Voices in Conversation: A Climate Commons Dialogue Series

Voices in Conversation is a new Climate Commons initiative dedicated to bringing scholars, artists, activists, and community organizers into shared dialogue across borders, disciplines, and lived experience. Each session gathers participants for a live, public conversation that foregrounds situated knowledge, collective reflection, and the urgent work of imagining just and livable futures.

At a time when ecological crisis is inseparable from militarism, displacement, extractivism, and the uneven distribution of harm, Voices in Conversation creates space for thinking with those whose insights emerge from the frontlines of struggle and care. These dialogues centre the forms of life, resistance, creativity, and joy that persist despite structures of violence, and that help us understand what must endure beyond them.

This initiative hopes to cultivate reciprocal exchange: participants speak with one another across geographies and histories often held apart, unsettling narratives and opening new possibilities for solidarity. Each event invites audiences to listen closely, ask generously, and consider how climate justice is always entangled with questions of sovereignty, survival, and collective flourishing.

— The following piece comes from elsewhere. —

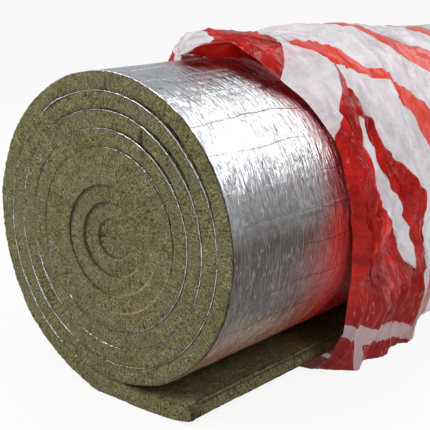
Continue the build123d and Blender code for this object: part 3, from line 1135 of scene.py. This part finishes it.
@dataclass
class FoilFacing:
    """The foil: a skin round the roll, and its edges between the turns."""

    winding: Winding
    mouth: Mouth
    spacing: float = 0.0036
    fine_rows: float = 0.0028
    fine_to: float = 0.37
    coarse_rows: float = 0.022
    joint_spacing: tuple[float, float] = (0.044, 0.070)
    edge_spacing: float = 0.0022
    edge_end: float = 10.4
    edge_thickness: float = 0.0005
    edge_depths: tuple[float, ...] = (0.0, 0.0016, 0.0045, 0.026)
    lip: float = 0.0009
    joint_wander: Ripple = Ripple(0.0025, 0.12, 20.0)
    joint_strength: Ripple = Ripple(0.6, 0.14, 21.0)
    looseness: Ripple = Ripple(0.5, 0.10, 22.0)
    crinkles: Ripple = Ripple(0.00050, 0.0085, 23.0, True)
    swells: Ripple = Ripple(0.0006, 0.045, 24.0)
    folds: Ripple = Ripple(0.00055, 0.019, 25.0, True)
    front_edge: tuple[Ripple, ...] = (Ripple(0.0008, 0.012, 26.0), Ripple(0.0006, 0.004, 27.0))
    shade_patches: Ripple = Ripple(0.022, 0.16, 28.0)
    streaks: Ripple = Ripple(1.0, 0.02, 29.0)
    turn_edge: tuple[Ripple, ...] = (Ripple(0.0009, 0.010, 30.0), Ripple(0.0007, 0.004, 31.0))
    lip_edge: tuple[Ripple, ...] = (Ripple(0.0011, 0.008, 32.0), Ripple(0.0009, 0.003, 33.0))
    # how far before the mouth the painted red reflection reaches, high and low on the roll
    red_reflection_reach: tuple[float, float] = (0.034, 0.090)
    # where the painted shade towards the floor begins, and over what height it deepens
    shade_below: float = 0.40
    shade_depth: float = 0.35
    seed: int = 5

    def skin_line(self) -> tuple[np.ndarray, np.ndarray]:
        """The foil's line from the cut edge to just inside the nip, and where it is, in half turns."""
        under = resample(self.winding.under_side(0.0), self.spacing)
        start = self.winding.where_at(0, self.winding.foot_touch)
        end = self.winding.where_at(2, self.winding.nip_at) + 0.03
        where = self.winding.wheres(start, end, self.spacing)
        line = np.concatenate([under[:-1], self.winding.turn(where, 0.0)])
        return line, np.concatenate([np.zeros(len(under) - 1), where])

    def rows(self) -> np.ndarray:
        """Distances from the foil's front edge to each row."""
        fine = np.arange(0.0, self.fine_to, self.fine_rows)
        count = round((ROLL_LENGTH - self.fine_to) / self.coarse_rows)
        return np.concatenate([fine, np.linspace(self.fine_to, ROLL_LENGTH, count)])

    def joints(self, length: float) -> np.ndarray:
        """Where the mat's slats meet under the foil, along its line."""
        generator = np.random.default_rng(self.seed)
        return np.cumsum(generator.uniform(*self.joint_spacing, int(length / self.joint_spacing[0])))

    def skin(self) -> Shell:
        """Points, faces and traits of the skin: its sheet places, the painted shade towards the floor and
        the film's painted red reflection near the mouth.
        """
        line, where = self.skin_line()
        normal = normals_of(line)
        along = lengths_along(line)
        rows = self.rows()
        s, y = np.meshgrid(along, rows, indexing="ij")
        sheet = places(s, y, 0.0)
        warped = s + self.joint_wander.at(sheet)
        crease = np.zeros_like(s)
        generator = np.random.default_rng(self.seed + 1)
        for at in self.joints(along[-1]):
            strength = generator.uniform(0.25, 1.0) * (0.75 + self.joint_strength.at(sheet + at))
            off = warped - at
            crease -= 0.0011 * strength * bump(off, 0.0, 0.0026)
            crease += 0.0005 * strength * bump(np.abs(off), 0.006, 0.004)
        round_way = sheet * (0.12, 1.0, 1.0)
        loose = 0.45 + 1.4 * np.exp(-y / 0.018) + self.looseness.at(sheet)
        out = loose * self.crinkles.at(round_way) + self.swells.at(sheet)
        out += loose * self.folds.at(sheet * (0.35, 1.0, 1.0)) + crease
        nip = ease(where[:, None], 2.0, 2.04)
        foot = (line[:, 1] < 0.004)[:, None]
        out = np.where(foot, 0.1, 1.0) * (1.0 - 0.9 * nip) * out
        out[:, 0] = -0.0009
        edge = uneven(sheet[:, :1] * (1.0, 0.0, 0.0), self.front_edge) + 0.0016
        depth = y + edge * np.exp(-y / 0.006) + self.winding.corner(s)
        depth[:, 0] = depth[:, 1] + 0.0006
        depth[:, 1] -= 0.0014
        out = out + 0.0002
        points = places(line[:, :1] + normal[:, :1] * out, depth, line[:, 1:] + normal[:, 1:] * out)
        points[..., 2] = np.maximum(points[..., 2], FILM * 0.9)
        faces = grid_faces(len(along), len(rows))
        streaks = self.streaks.at(round_way)
        # Painted shade: the mark rises towards the floor, under a wandering and streaky upper edge.
        height = line[:, 1:] + self.shade_patches.at(sheet) + 0.008 * streaks
        # Painted reflection: the film's red on the foil before the mouth, reaching further back low on the
        # right; it goes into the layers trait.
        angle = np.degrees(np.arctan2(line[:, 1] - self.winding.axis, line[:, 0]))[:, None]
        before = self.mouth.at(angle)[0] - y
        reach = self.red_reflection_reach[0] + (self.red_reflection_reach[1] - self.red_reflection_reach[0]) * ease(angle, 30.0, -15.0)
        glow = bump(np.maximum(before, 0.0), 0.0, reach) * (0.8 + 0.5 * streaks)
        traits = {
            Trait.SHEET: sheet.reshape(-1, 3),
            Trait.MARK: np.clip((self.shade_below - height) / self.shade_depth, 0.0, 1.0).ravel(),
            Trait.LAYERS: np.clip(glow, 0.0, 1.0).ravel(),
        }
        return points.reshape(-1, 3), faces, traits

    def edges(self) -> Shell:
        """Points, faces and traits of the edges between the turns."""
        start = self.winding.where_at(2, self.winding.nip_at) + 0.028
        where = self.winding.wheres(start, self.edge_end, self.edge_spacing)
        line = self.winding.turn(where, 0.0)
        normal = normals_of(line)
        along = lengths_along(line)
        depths = np.array(self.edge_depths)
        spots = places(along, where * 0.05, 0.0)
        front = self.winding.set_back(where) + self.winding.turn_steps(along + self.offset(), where)
        worn = self.winding.worn(where)
        hidden = 0.0022 * ease(where, 7.5, 9.8) - 0.0050 * worn
        front += 0.0008 + hidden + uneven(spots, self.turn_edge)
        lip = worn * (self.lip + uneven(spots, self.lip_edge))
        rings = []
        for thickness, order in ((0.0, slice(None)), (self.edge_thickness, slice(None, None, -1))):
            for depth in depths[order]:
                out = thickness * (1.0 + worn) + np.maximum(lip, 0.0) * bump(depth, 0.0, 0.0022)
                place = line + normal * out[:, None]
                rings.append(places(place[:, 0], front + depth, place[:, 1]))
        ring = np.stack(rings, axis=1)
        count, size = ring.shape[:2]
        faces = [
            (i + j, i + (j + 1) % size, i + size + (j + 1) % size, i + size + j)
            for i in range(0, (count - 1) * size, size)
            for j in range(size)
        ]
        faces += [tuple(reversed(range(size))), tuple(range((count - 1) * size, count * size))]
        sheet = places(along[:, None] + 1.9, ring[..., 1], 0.0)
        none = np.zeros(count * size)
        traits = {Trait.SHEET: sheet.reshape(-1, 3), Trait.MARK: none, Trait.LAYERS: none}
        return ring.reshape(-1, 3), faces, traits

    def offset(self) -> float:
        """How far along the mat's middle line the edges start."""
        strip = lay_out_strip(self.winding, 0.006)
        return float(np.interp(self.winding.where_at(2, self.winding.nip_at), strip.where, strip.along))

    def build(self, shop: Workshop, material: Material) -> list[bpy.types.Object]:
        """Makes the skin and the edges."""
        skin = shop.place("foil_skin", *self.skin(), material, Slot.FOIL, ["foil_facing"])
        return [skin, shop.place("foil_turn_edges", *self.edges(), material, Slot.FOIL, [])]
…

Below, you’ll find details for upcoming and past conversations in the series.

Join Climate Commons on March 25 @4PM over zoom for “Beyond Occupation and Extraction: Palestinian and Venezuelan Voices in Conversation”

In a moment when Donald Trump’s extractivist war machine seems unconstrained by anything other than the price of oil, and the international order, long on the rocks, is finally breaking up, we must not forget to attend to the myriad forms of life, resistance, and even joy that work against and despite neoimperialism in specific places. What can the lived experience of unspeakable violence teach us not about militarism and extractivism but about what can, should, and must endure beyond them? In this 90 minute live online dialogue, scholars from Caracas, Venezuela and the Gaza Strip share their experiences, ideas, fears, and hopes across the long-discredited but still pernicious orientalist dichotomy of East and West.